Walker: you're a mom. i fell in love with the mom in you.
Kourtney and Jackie hug and high-five.
Kourtney: i'm sorry too, mom.
Jackie: i get it, daughter. he has that helpless pet-lizard look to his eyes.

improv: the Rotoscope of writing.

Rachel Reid: hockey romance wasn't a thing...

Mothra: she didn't live long enough to prove she was a good mother...

Seiya: i'm a pitcher who comes in in minor relief for the Chicago Cubs. my arm surgery was minor...

conceit: not a concept, a conceit.
Will Shakespeare: ...
Will Shakespeare: no i will not. i shall :)

LUSH: our bath bombs are now Quidditch snitches...

Go Ask Alice: what happened to the music?.........i mean that in a general sense. what happened to society in the '70s? what happened to the Hippie Movement? all we kept were the bellbottoms...

Nirvanna the Band - the Show - the Movie: Nirvana in New York? Nirvana on Broadway?.........oh...

collapsed lung: doctors are operating under the assumption that it's mild and won't require an operation...

me: can i tell you my shuffleboard monologue now?
Jen R: *looks around* i'm the only one here, Dr. Robbins took an early lunch and left for the weekend.
me: so i was OBSESSED with shuffleboard, for one week. we went on a Disneyland Cruise when i was 8. it was shuffleboard for breakfast, lunch, and dinner in those days. those discs, those brooms!!! yeah. i hung out of the side of that deck all week. then the cruise ended and so did the sport of shuffleboard.
Jen: speaking of, what should you give up for Lent? i'm giving up anchovies on my pizza...
Patrick Lavender: which reminds me, when that cute pizza boy came around yesterafternoon, i tipped him with a $2 bill with Trump's face on it.
pizza boy: yeah that wasn't funny, i don't actually do porn, pizza is my pay. was that a gag gift or was that real money?
Trump: you really don't want me telling you what i know about how money gets made...
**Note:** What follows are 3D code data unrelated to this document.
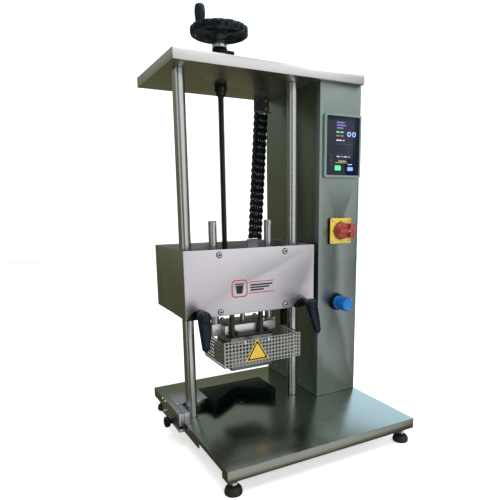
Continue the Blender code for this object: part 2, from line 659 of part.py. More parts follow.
# ---------------------------------------------------------------- spindle and handwheel
def make_spindle():
    spot = (PRESS_X, SPINDLE_Y, 0)
    cap_low = TOP_FACE + GAP
    cap_high = cap_low + CAP_H
    lock_low = cap_high + GAP
    lock_high = lock_low + LOCK_H
    hub_low = lock_high + GAP
    hub_high = hub_low + HUB_H
    wheel_high = hub_high + GAP + WHEEL_H
    bore = SPINDLE_R + RUNNING

    ring = [
        (bore, COLUMN_HEIGHT - BEARING_DROP),
        (BEARING_R * 0.82, COLUMN_HEIGHT - BEARING_DROP),
        (BEARING_R * 0.82, COLUMN_HEIGHT - BEARING_DROP * 0.6),
        (BEARING_R, COLUMN_HEIGHT - BEARING_DROP * 0.6),
        (BEARING_R, COLUMN_HEIGHT - GAP),
        (BEARING_SLEEVE_R, COLUMN_HEIGHT - GAP),
        (BEARING_SLEEVE_R, TOP_FACE),
        (bore, TOP_FACE),
        (bore, COLUMN_HEIGHT - BEARING_DROP),
    ]
    turned("spindle_bearing", ring, spot, material="dark_steel")
    tube("bearing_cap", bore, CAP_R, cap_low, cap_high, spot, material="aluminium")

    axis = assembly("axis_spindle", spot)
    low = HEAD_BOTTOM + SPINDLE_FOOT
    screw = rod("spindle_screw", SPINDLE_R, low, hub_high + WHEEL_H * 0.7, spot,
                material="dark_steel", sides=24)
    hub = tube("wheel_hub", SPINDLE_R + GAP, HUB_R, hub_low, hub_high, spot, material="polished_steel")
    attach(axis, screw, hub)

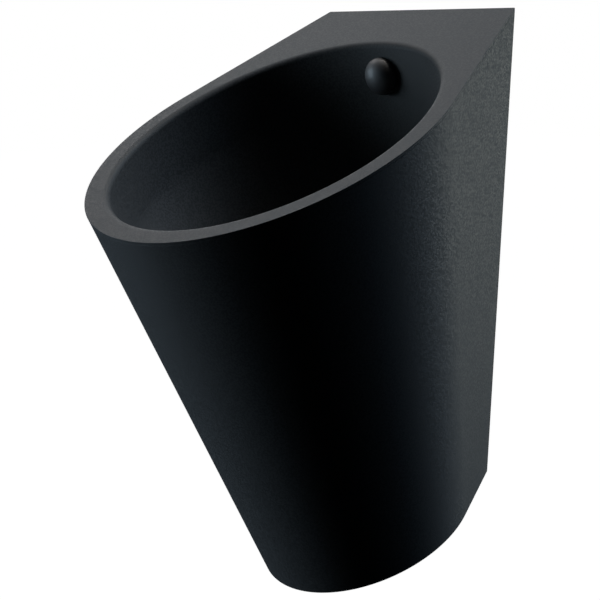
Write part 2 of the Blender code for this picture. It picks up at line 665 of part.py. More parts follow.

Sphinx the cat: lower the drape, man, just because i'm from Egypt doesn't mean i appreciate 100-degree weather!!!

Kurt Cobain: Nirvana was The Beatles as sung by The Chipmunks.
Billy Corgan: did you used to say "corn on the cop" as a paranoid kid? you thought the police were chasing you under your bed, after you all the time, out to get you at school. that's weird.
Kurt: Billy, you're the whitest guy i know.

dating profile: everyone enjoys mountain biking at sunset...

Jun Yoruname: Jun Yourname. flooshed means when you don't flush the toilet after pooing, you dance instead.

Aaron Judge: i need a good zhuzh, if i'm gonna be Derek Jeter now, i need to get more handsome...

Basquiat (1996): why didn't Courtney Love play Madonna?...

Amy Sherald: i'm a shero.

Bill Clinton, weak now with age, shakily holds a pen as he reaches for the paper.
Bill Clinton: what do i have to sign? i'm still President.
Hillary Clinton: I'M President, Bill!!! the county was saved because of me. 
Bill: there's no ink in the pen...
Bill: is Lacey Chabert really giving up Hallmark movies?
Lacey Chabert: i shoulda been in Call the Midwife...

iRestore: it won't grow hair but you'll look cool like you're in TRON.

Kourtney: okay it's time for me to get my act off the ground.
Jackie: and together.
Kourtney: i'm like done with the forest college i went to, right? all actresses work at the mall. i'm gonna work at Hot Dog on a Stick, i'd look so CUTE in that uniform!!! white, red, and blue, get it? and mustard yellow, huh huh?
Walker: okay but be careful, i heard Roger Federer was a real grouch when he worked there.

at Sherman Oaks Galleria.
Kourtney: you still work here?
Roger Federer in a Hot Dog on a Stick tall hat: tell Carly Severn there was a hair in every lemonade cup she made!!! you don't wanna be working here, toots. you have the perfect colors for work somewhere else i know well.
the next day Kourtney is working as a Swiss Guard for the Pope.
Roger: see? you already were in the colors!!!

Kourtney: is the Pope nice?
Roger: i know him well, don't worry, he's a cool boss, oh yes he's a pussycat. he tried to touch my racquet rod one time when i was giving him a private lesson at the Vatican but that was a misunderstanding.
Palpatine: wait there was a tennis court in the Vatican the whole time i was there?
Rafa Nadal: the Vatican court is clay!!!
Djokovic in Swiss Guard garb: ready for the Tournament of Friendship?
Roger: The Pope watches you as you sleep but that's only because he's bored.